After he learned of Diem’s and Nhu’s deaths, Kennedy was “somber and shaken,” according to Arthur Schlesinger, who “had not seen him so depressed since the Bay of Pigs.”
[209]

As in the Bay of Pigs, Kennedy accepted responsibility for the terrible consequences of decisions he had questioned, but not enough. In the case of the coup, he had submitted to the pressures for the August 24 telegram and the downward path that followed, while trying to persuade Lodge to negotiate with Diem, and Diem to change course in time. Both had refused to cooperate. He had sent Torby Macdonald to Saigon to appeal personally to Diem to save his life. Diem had again been unresponsive. When Diem did finally say in effect to Kennedy through Lodge on the morning of November 1, “Tell us what you want and we’ll do it,”
[210]
it was the eleventh hour before the coup. Lodge’s delayed transmission of Diem’s conciliatory message to Kennedy made certain that JFK would receive it too late.

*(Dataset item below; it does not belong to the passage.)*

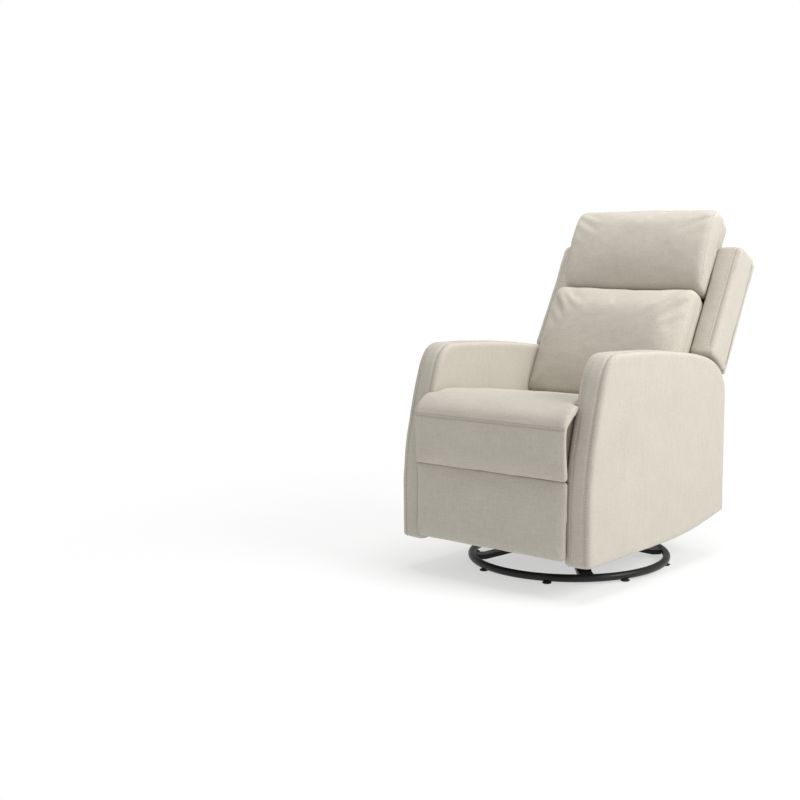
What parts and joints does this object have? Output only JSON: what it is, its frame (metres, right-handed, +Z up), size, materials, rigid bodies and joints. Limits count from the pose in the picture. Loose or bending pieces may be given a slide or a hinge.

Kennedy knew many, if not all, of the backstage maneuvers that kept him from reaching Diem in time, and Diem from reaching him. But he also knew he should never have agreed to the August 24 telegram in the first place. And he knew he could have thrown his whole weight against a coup from the beginning, as he had not. He had gone along with the push for a coup, while dragging his feet and seeking a way out of it. He accepted responsibility for consequences he had struggled to avoid, but in the end not enough—the deaths of Diem and Nhu.